» **Material provided**:
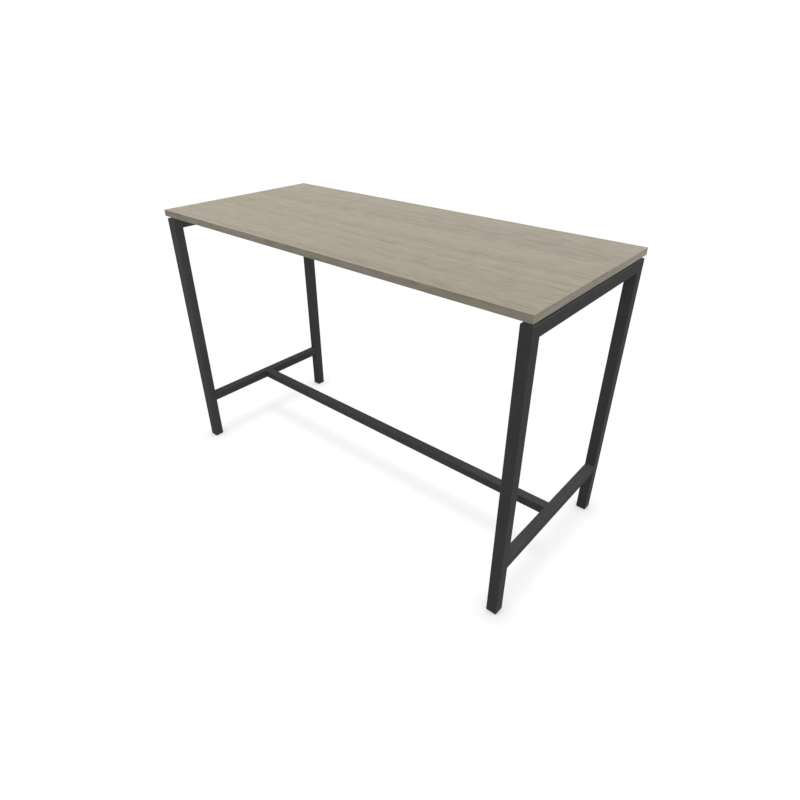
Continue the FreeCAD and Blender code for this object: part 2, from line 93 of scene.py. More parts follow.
# How far apart the screws of the top stand, along the crossbars and along the beams, and
# where the three in each stand, as steps of that pitch from its middle.
CROSSBAR_PITCH = 260 * MM
BEAM_PITCH = 550 * MM
THREE_STEPS = (-1, 0, 1)

Range = tuple[float, float]
Outline = Sequence[tuple[float, float]]
Span = tuple[float, float, float]
Colour = tuple[float, float, float]
Paint = tuple[float, float, float, float]
Box = tuple[Vector, Vector]
FaceTest = Callable[[Vector, Vector], bool]
EdgeTest = Callable[[Vector, Vector], bool]
Look = dict[str, bpy.types.NodeSocket]

log = logging.getLogger("table")


class Axis(Enum):
    """The three directions of the table."""

    X = 0
    Y = 1
    Z = 2

    @property
    def vector(self) -> Vector:
        """Return the unit vector along this axis."""
        return Vector(tuple(float(self.value == number) for number in range(3)))

    @property
    def others(self) -> list[int]:
        """Return the numbers of the other two axes."""
        return [number for number in range(3) if number != self.value]


class Element(Enum):
    """What is selected in edit mode."""

    VERTEX = "VERT"
    EDGE = "EDGE"
    FACE = "FACE"


class Meeting(Enum):
    """What a piece keeps where another one meets it."""

    CUT = "DIFFERENCE"
    SHARED = "INTERSECT"


class Linking(Enum):
    """Which pieces a light's group means."""

    ONLY = "INCLUDE"
    ALL_BUT = "EXCLUDE"


class Grain(Enum):
    """Which way the wood grain of a piece runs, as a turn about Z."""

    LENGTHWAYS = 0.0
    CROSSWAYS = math.pi / 2


class Socket(Enum):
    """Kinds of socket that a shared effect has."""

    NUMBER = "NodeSocketFloat"
    COLOUR = "NodeSocketColor"
    PLACE = "NodeSocketVector"


# Modelling


def clear_bench() -> None:
    """Leave edit mode and deselect everything."""
    if bpy.context.object and bpy.context.object.mode != "OBJECT":
        bpy.ops.object.mode_set(mode="OBJECT")
    bpy.ops.object.select_all(action="DESELECT")


def add_block(low: Vector, high: Vector) -> None:
    """Add a block to a clear bench.

    Args:
        low: Its lowest corner.
        high: Its highest corner.
    """
    clear_bench()
    bpy.ops.mesh.primitive_cube_add(size=1.0, location=(low + high) / 2)
    bpy.ops.transform.resize(value=high - low)


def runs_along(axis: Axis) -> EdgeTest:
    """Return a test for the edges that run along an axis."""
    return lambda start, end: abs(start[axis.value] - end[axis.value]) > NEAR


def lies_at(axis: Axis, place: float) -> EdgeTest:
    """Return a test for the edges that lie at a place along an axis."""
    return lambda start, end: all(abs(point[axis.value] - place) < NEAR for point in (start, end))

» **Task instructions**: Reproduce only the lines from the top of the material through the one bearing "# Modelling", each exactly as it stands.

» **Written response**:
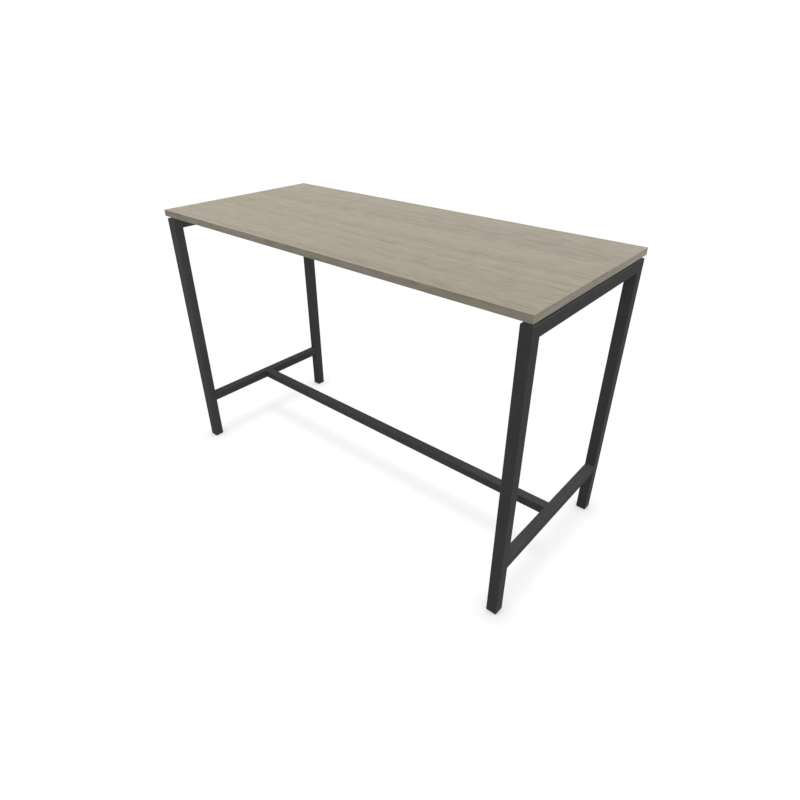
Continue the FreeCAD and Blender code for this object: part 2, from line 93 of scene.py. More parts follow.
# How far apart the screws of the top stand, along the crossbars and along the beams, and
# where the three in each stand, as steps of that pitch from its middle.
CROSSBAR_PITCH = 260 * MM
BEAM_PITCH = 550 * MM
THREE_STEPS = (-1, 0, 1)

Range = tuple[float, float]
Outline = Sequence[tuple[float, float]]
Span = tuple[float, float, float]
Colour = tuple[float, float, float]
Paint = tuple[float, float, float, float]
Box = tuple[Vector, Vector]
FaceTest = Callable[[Vector, Vector], bool]
EdgeTest = Callable[[Vector, Vector], bool]
Look = dict[str, bpy.types.NodeSocket]

log = logging.getLogger("table")


class Axis(Enum):
    """The three directions of the table."""

    X = 0
    Y = 1
    Z = 2

    @property
    def vector(self) -> Vector:
        """Return the unit vector along this axis."""
        return Vector(tuple(float(self.value == number) for number in range(3)))

    @property
    def others(self) -> list[int]:
        """Return the numbers of the other two axes."""
        return [number for number in range(3) if number != self.value]


class Element(Enum):
    """What is selected in edit mode."""

    VERTEX = "VERT"
    EDGE = "EDGE"
    FACE = "FACE"


class Meeting(Enum):
    """What a piece keeps where another one meets it."""

    CUT = "DIFFERENCE"
    SHARED = "INTERSECT"


class Linking(Enum):
    """Which pieces a light's group means."""

    ONLY = "INCLUDE"
    ALL_BUT = "EXCLUDE"


class Grain(Enum):
    """Which way the wood grain of a piece runs, as a turn about Z."""

    LENGTHWAYS = 0.0
    CROSSWAYS = math.pi / 2


class Socket(Enum):
    """Kinds of socket that a shared effect has."""

    NUMBER = "NodeSocketFloat"
    COLOUR = "NodeSocketColor"
    PLACE = "NodeSocketVector"


# Modelling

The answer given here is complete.